MATERIAL SUPPLIED:
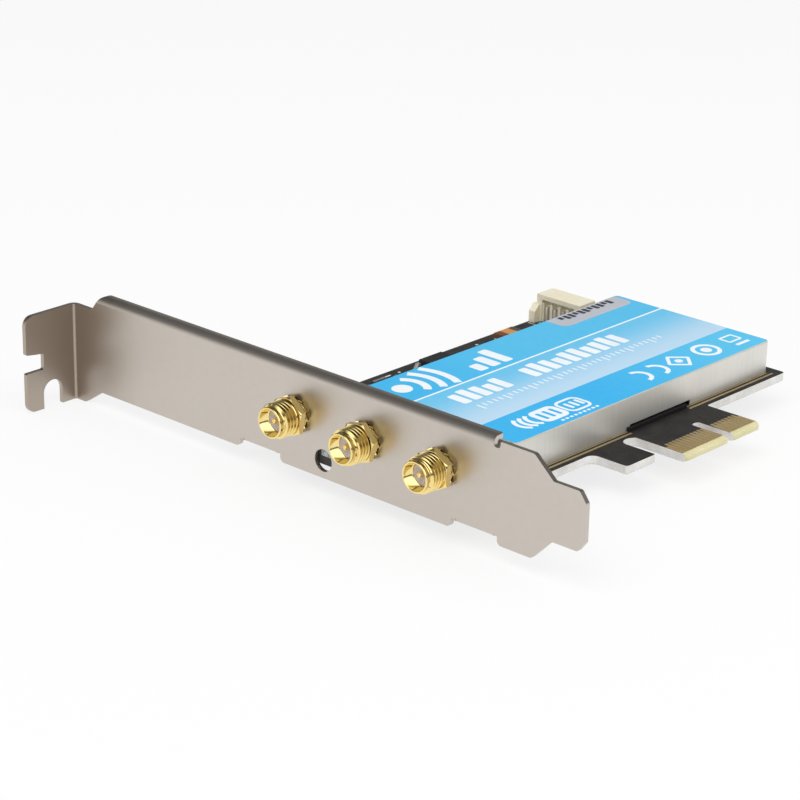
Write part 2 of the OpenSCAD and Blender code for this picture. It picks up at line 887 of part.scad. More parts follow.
--
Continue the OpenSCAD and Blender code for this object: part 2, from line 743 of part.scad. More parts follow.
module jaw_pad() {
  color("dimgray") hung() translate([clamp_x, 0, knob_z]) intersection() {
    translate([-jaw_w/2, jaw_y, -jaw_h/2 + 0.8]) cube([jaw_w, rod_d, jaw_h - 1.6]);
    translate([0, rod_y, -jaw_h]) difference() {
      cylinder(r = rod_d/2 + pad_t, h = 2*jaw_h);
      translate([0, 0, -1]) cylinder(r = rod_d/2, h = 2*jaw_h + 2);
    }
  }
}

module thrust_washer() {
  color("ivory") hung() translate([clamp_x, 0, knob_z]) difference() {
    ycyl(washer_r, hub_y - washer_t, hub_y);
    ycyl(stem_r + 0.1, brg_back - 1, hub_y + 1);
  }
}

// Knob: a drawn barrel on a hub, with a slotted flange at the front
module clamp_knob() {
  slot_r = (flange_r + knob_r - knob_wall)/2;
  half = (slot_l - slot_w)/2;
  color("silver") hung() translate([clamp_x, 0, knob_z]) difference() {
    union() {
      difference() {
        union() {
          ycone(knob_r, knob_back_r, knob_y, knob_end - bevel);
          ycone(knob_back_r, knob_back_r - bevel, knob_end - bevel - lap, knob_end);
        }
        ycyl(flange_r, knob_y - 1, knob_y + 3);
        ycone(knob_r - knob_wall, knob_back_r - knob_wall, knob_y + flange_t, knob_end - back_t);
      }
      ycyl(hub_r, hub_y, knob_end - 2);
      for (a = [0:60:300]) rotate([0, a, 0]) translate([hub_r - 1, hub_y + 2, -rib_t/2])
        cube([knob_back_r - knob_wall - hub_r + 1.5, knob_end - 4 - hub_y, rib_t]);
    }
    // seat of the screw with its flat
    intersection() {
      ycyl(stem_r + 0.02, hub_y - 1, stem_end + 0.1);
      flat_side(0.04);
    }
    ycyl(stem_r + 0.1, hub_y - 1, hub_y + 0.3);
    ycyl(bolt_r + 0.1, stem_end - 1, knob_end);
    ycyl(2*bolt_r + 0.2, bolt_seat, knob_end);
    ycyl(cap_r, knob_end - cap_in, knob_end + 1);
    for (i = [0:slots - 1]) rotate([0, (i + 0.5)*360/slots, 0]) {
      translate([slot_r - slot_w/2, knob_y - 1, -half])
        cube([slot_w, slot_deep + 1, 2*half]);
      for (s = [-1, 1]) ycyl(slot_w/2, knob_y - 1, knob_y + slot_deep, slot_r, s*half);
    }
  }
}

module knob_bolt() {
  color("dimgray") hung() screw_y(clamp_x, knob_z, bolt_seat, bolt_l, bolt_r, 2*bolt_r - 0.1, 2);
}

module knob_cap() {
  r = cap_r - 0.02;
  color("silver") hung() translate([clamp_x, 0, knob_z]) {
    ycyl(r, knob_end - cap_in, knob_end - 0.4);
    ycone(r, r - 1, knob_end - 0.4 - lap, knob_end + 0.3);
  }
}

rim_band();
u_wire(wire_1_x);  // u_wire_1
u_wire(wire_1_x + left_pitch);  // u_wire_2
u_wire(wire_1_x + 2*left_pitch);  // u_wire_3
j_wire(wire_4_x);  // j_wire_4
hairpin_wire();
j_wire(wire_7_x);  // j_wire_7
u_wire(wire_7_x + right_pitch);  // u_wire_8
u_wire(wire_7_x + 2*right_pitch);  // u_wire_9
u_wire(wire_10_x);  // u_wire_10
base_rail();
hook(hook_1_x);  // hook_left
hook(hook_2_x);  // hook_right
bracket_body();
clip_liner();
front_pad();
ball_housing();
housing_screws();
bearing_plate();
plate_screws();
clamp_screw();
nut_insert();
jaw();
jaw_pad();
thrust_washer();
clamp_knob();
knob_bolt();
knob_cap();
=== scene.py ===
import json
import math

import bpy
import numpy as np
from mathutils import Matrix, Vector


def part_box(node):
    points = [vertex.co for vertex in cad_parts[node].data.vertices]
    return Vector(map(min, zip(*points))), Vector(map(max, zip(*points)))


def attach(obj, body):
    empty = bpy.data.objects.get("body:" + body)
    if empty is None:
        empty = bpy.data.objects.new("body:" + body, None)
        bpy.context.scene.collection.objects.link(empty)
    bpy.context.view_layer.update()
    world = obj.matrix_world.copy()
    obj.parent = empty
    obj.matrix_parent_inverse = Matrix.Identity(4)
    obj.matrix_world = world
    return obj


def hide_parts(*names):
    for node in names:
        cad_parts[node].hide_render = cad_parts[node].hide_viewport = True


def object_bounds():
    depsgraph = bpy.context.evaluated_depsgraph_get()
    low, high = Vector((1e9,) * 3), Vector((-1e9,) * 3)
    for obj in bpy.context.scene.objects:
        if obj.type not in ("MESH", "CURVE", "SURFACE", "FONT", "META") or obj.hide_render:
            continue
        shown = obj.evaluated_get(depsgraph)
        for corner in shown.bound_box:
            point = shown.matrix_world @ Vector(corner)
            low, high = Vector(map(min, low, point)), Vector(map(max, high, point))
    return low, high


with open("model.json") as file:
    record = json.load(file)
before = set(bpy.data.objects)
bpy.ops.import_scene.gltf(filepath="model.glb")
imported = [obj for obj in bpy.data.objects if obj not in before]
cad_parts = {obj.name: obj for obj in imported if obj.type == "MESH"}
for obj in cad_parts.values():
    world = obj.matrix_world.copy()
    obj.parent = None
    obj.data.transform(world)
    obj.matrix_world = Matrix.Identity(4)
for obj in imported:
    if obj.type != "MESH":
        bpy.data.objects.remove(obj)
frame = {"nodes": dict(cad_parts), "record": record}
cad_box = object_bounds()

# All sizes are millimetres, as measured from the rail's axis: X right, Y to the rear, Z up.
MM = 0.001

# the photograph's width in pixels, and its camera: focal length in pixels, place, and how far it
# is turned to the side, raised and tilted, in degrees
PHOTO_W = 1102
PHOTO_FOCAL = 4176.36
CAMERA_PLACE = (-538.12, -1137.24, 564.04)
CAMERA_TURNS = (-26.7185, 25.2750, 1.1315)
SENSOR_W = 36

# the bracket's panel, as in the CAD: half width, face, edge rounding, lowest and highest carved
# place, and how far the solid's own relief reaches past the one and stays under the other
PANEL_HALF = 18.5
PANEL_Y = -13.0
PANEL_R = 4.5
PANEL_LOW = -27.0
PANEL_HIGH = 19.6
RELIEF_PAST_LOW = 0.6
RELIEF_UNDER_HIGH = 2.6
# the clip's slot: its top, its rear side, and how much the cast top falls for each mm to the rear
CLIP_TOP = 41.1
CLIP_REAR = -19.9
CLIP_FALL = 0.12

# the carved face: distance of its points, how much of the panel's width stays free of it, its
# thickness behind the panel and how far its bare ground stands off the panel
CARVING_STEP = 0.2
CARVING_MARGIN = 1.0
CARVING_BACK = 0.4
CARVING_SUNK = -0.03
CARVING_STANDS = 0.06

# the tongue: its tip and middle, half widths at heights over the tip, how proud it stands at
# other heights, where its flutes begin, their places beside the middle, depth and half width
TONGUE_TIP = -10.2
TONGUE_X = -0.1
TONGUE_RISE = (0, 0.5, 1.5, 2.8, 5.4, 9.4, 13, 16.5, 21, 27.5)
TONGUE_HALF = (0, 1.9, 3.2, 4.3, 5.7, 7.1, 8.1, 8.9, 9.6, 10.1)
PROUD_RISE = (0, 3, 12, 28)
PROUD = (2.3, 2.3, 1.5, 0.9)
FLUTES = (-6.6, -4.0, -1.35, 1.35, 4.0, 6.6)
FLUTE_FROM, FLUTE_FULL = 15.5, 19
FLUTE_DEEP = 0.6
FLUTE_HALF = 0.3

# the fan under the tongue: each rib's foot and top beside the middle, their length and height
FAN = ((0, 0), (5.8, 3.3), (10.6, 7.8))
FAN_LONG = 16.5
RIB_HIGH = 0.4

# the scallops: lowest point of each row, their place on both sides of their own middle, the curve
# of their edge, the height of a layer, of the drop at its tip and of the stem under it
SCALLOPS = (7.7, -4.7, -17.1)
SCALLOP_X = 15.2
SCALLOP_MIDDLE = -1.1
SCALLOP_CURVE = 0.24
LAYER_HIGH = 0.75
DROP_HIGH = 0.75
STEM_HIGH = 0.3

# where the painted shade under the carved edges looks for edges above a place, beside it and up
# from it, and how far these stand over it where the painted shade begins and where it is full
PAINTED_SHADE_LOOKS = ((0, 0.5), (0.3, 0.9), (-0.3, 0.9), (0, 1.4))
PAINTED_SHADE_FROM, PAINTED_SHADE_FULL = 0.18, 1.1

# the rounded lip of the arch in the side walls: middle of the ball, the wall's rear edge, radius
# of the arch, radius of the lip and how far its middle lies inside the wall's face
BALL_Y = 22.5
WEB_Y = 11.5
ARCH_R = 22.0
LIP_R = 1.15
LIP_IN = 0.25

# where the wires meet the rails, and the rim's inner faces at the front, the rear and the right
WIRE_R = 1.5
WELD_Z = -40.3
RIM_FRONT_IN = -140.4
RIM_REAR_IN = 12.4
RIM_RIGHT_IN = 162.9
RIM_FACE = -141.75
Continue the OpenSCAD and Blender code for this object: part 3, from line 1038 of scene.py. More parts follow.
--
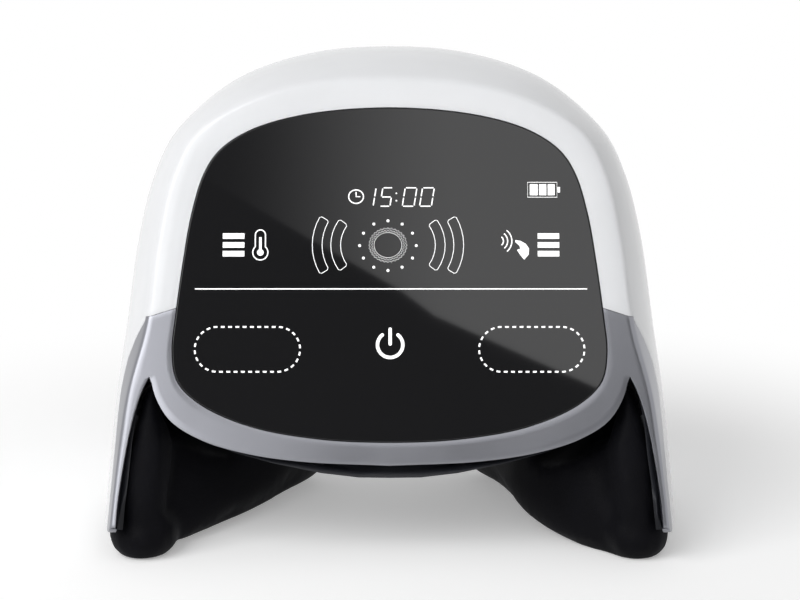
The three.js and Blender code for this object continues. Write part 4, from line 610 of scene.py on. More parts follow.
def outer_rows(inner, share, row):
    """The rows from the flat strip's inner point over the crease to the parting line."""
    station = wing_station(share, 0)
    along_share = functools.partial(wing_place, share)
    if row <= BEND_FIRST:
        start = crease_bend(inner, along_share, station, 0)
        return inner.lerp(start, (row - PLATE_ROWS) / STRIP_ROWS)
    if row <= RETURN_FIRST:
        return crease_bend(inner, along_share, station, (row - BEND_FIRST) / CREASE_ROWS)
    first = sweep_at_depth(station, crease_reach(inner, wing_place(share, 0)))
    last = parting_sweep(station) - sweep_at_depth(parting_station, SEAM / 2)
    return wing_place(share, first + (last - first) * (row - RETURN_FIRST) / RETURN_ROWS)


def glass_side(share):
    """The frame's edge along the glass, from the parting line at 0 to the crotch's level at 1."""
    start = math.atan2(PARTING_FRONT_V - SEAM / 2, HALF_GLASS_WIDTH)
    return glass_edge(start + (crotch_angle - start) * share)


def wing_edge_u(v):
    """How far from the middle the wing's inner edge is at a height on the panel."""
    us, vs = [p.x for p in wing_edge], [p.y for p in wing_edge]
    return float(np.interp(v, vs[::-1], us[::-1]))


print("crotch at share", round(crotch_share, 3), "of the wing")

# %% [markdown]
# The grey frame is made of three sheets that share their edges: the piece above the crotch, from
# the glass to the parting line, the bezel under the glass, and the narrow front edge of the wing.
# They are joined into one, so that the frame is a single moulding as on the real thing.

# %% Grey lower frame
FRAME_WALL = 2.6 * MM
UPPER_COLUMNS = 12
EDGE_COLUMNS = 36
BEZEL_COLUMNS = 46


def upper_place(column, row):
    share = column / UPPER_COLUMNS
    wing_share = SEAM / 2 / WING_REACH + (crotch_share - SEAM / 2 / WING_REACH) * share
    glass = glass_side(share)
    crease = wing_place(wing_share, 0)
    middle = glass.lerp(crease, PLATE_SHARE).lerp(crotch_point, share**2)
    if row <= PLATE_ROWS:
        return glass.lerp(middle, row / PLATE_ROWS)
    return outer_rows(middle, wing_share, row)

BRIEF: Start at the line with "rim_band();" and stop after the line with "before = set(bpy.data.objects)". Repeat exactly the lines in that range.

REPLY:
rim_band();
u_wire(wire_1_x);  // u_wire_1
u_wire(wire_1_x + left_pitch);  // u_wire_2
u_wire(wire_1_x + 2*left_pitch);  // u_wire_3
j_wire(wire_4_x);  // j_wire_4
hairpin_wire();
j_wire(wire_7_x);  // j_wire_7
u_wire(wire_7_x + right_pitch);  // u_wire_8
u_wire(wire_7_x + 2*right_pitch);  // u_wire_9
u_wire(wire_10_x);  // u_wire_10
base_rail();
hook(hook_1_x);  // hook_left
hook(hook_2_x);  // hook_right
bracket_body();
clip_liner();
front_pad();
ball_housing();
housing_screws();
bearing_plate();
plate_screws();
clamp_screw();
nut_insert();
jaw();
jaw_pad();
thrust_washer();
clamp_knob();
knob_bolt();
knob_cap();
=== scene.py ===
import json
import math

import bpy
import numpy as np
from mathutils import Matrix, Vector


def part_box(node):
    points = [vertex.co for vertex in cad_parts[node].data.vertices]
    return Vector(map(min, zip(*points))), Vector(map(max, zip(*points)))


def attach(obj, body):
    empty = bpy.data.objects.get("body:" + body)
    if empty is None:
        empty = bpy.data.objects.new("body:" + body, None)
        bpy.context.scene.collection.objects.link(empty)
    bpy.context.view_layer.update()
    world = obj.matrix_world.copy()
    obj.parent = empty
    obj.matrix_parent_inverse = Matrix.Identity(4)
    obj.matrix_world = world
    return obj


def hide_parts(*names):
    for node in names:
        cad_parts[node].hide_render = cad_parts[node].hide_viewport = True


def object_bounds():
    depsgraph = bpy.context.evaluated_depsgraph_get()
    low, high = Vector((1e9,) * 3), Vector((-1e9,) * 3)
    for obj in bpy.context.scene.objects:
        if obj.type not in ("MESH", "CURVE", "SURFACE", "FONT", "META") or obj.hide_render:
            continue
        shown = obj.evaluated_get(depsgraph)
        for corner in shown.bound_box:
            point = shown.matrix_world @ Vector(corner)
            low, high = Vector(map(min, low, point)), Vector(map(max, high, point))
    return low, high


with open("model.json") as file:
    record = json.load(file)
before = set(bpy.data.objects)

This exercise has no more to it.